J’aime les algues, oui, j’aime les algues
Legend of the Skyfish (du développeur brésilien Mgaia Studio : leurs précédents jeux ne renversent pas les têtes à première vue, mais l’éditeur Crescent Moon Games avait su attirer auparavant notre attention avec Morphite et The Deer God) essaie d’équilibrer sa recette d’action/aventure/puzzle autour d’un accessoire central que les amateurs de RPG à tendance musarde connaissent bien : la canne à pêche. Nos envies de mécanismes et de casse-tête bien huilés s’étaient déjà mises à picoter. Au sein de niveaux fonctionnant comme autant de petites instances prélevées à un prototype de Zelda, il va s’agir de faire son petit bonhomme de chemin en activant des interrupteurs, en se débarrassant d’ennemis, ce qui aura souvent comme finalité d’ouvrir une porte, menant à la deuxième, voire troisième partie de l’île pour les niveaux les plus longs. Au bout des épreuves, un totem tout moche à casser et nous voilà revenue sur le dos de Moonwhale, voguant peinarde vers le prochain bout de terre de l’archipel. Pour venir à bout des embûches, notre canne à pêche a un petit côté grappin pas désagréable : tirer un bloc sur un interrupteur inaccessible, amener vers soi des méchants en les étourdissant au passage, ou tracter notre frêle carcasse via un point d’accroche bien placé, autant d’actions qui auraient pu bien fonctionner si le level design n’était pas si limité.
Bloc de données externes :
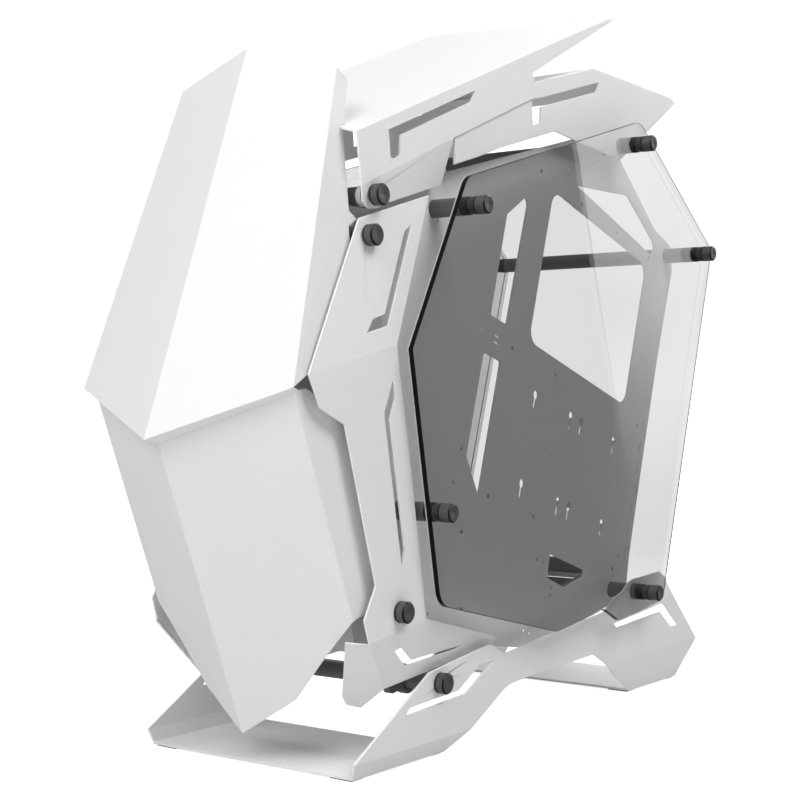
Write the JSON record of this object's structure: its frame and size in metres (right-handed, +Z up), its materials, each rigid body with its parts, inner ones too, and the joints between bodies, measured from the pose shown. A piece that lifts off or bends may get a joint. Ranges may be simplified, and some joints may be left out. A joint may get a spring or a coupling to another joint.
{
  "type": "computer case",
  "caption": "Open-frame computer case: folded sheet covers, wings and base, a tilted board tray and tinted glass sides held on black tie rods with knobs.",
  "frame": {"origin": "centre of the outer box on the floor plane", "axes": "+Z up, -Y towards the pointed front covers, +X towards the side whose glass covers the board tray"},
  "size_m": [0.2536, 0.638, 0.6],
  "materials": {
    "white_sheet": "fine textured white powder coat, satin",
    "inner_sheet": "smooth white powder coat, satin",
    "tinted_glass": "grey tinted toughened glass, polished edges",
    "black_rod": "black coated bar, satin",
    "black_knob": "black anodised, turned",
    "black_rubber": "matt black rubber",
    "white_plastic": "moulded white plastic",
    "brass_standoff": "turned brass",
    "screw_steel": "zinc plated steel"
  },
  "bodies": {
    "root": {"armour_far": "white_sheet", "armour_near": "white_sheet", "base_frame": "white_sheet", "board_standoffs": "brass_standoff", "brace_link_far": "black_rod", "brace_link_near": "black_rod", "cover_pegs": "inner_sheet", "foot_pads": "black_rubber", "foot_rod": "black_rod", "frame_knobs": "black_knob", "front_frame": "inner_sheet", "front_lower_cover": "white_sheet", "front_upper_cover": "white_sheet", "glass_far": "tinted_glass", "glass_knobs": "black_knob", "glass_near": "tinted_glass", "glass_rod_front_lower": "black_rod", "glass_rod_front_upper": "black_rod", "glass_rod_rear_lower": "black_rod", "glass_rod_rear_upper": "black_rod", "glass_rod_top": "black_rod", "glass_spacers": "black_rubber", "lower_armour_rod": "black_rod", "rear_cross_rod": "black_rod", "rear_slot_bracket": "inner_sheet", "supply_bracket": "inner_sheet", "top_front_wing": "white_sheet", "top_rear_hood": "white_sheet", "tray": "inner_sheet", "tray_screws": "screw_steel", "upper_armour_rod": "black_rod", "wing_rod": "black_rod", "wing_spacers": "white_plastic"}
  },
  "joints": []
}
Car parler de puzzles peut sembler quelque peu exagéré quand il suffit d’activer les interrupteurs que l’on croise pour avancer. Et évoquer de « l’aventure » quand l’exploration se résume à tirer tout droit, excepté pour suivre le signal sonore en forme de poisson volant (il répond au nom de Fizyx, autant avouer qu’on a dû chercher l’info sur Internet) pour aller ouvrir un coffre sur le bas-côté du chemin, c’est en rajouter, et pas qu’un peu. De l’équipement à ramasser, donc ? Oui, bien que son intérêt se révèle à la fois sommaire – il faut pouvoir continuer l’aventure si on est passé à côté – et totalement abusé. Si la difficulté est vite croissante, pièges et ennemis se concentrant parfois, elle reste relative grâce audit barda, en particulier les différents modèles de canne à pêche sur lesquels on tombera (gel, force assommante…), que l’on pourra équiper à loisir au début de chaque niveau, et aux checkpoints fréquents, qui verront votre jauge de vie se recharger. Les rares moments de pression et d’excitation que l’on pourrait ressentir sonnent généralement la fin du niveau en cours, là où on attendrait un nouveau défi.
COMMENT CA, PAS FRAIS ?!
C’est en un sens le coeur du problème du jeu : un profond manque de rythme, qu’illustrent bien les combats. Aussi limitées que soient les actions (frapper et attirer à soi), c’est surtout la vitesse de jeu qui se révèle trop lente pour que les joutes se montrent vraiment dynamiques, ce à quoi s’ajoute la mobilité restreinte de l’héroïne. Les ennemis, aux capacités parfois fort embêtantes et bien que plus résistants au fil des niveaux, ne sont que rarement une menace, et l’amélioration de l’équipement pallie vite au risque que représente un groupe de vilains qui, au pire, nous fera perdre un coeur. Il faut s’attendre à des retours aux checkpoints si l’on fonce tête baissée et capuchon sur les yeux, mais rien qui ne résistera à quelques essais, amenant les niveaux à s’enchaîner avec inconsistance, lassitude sous le bras.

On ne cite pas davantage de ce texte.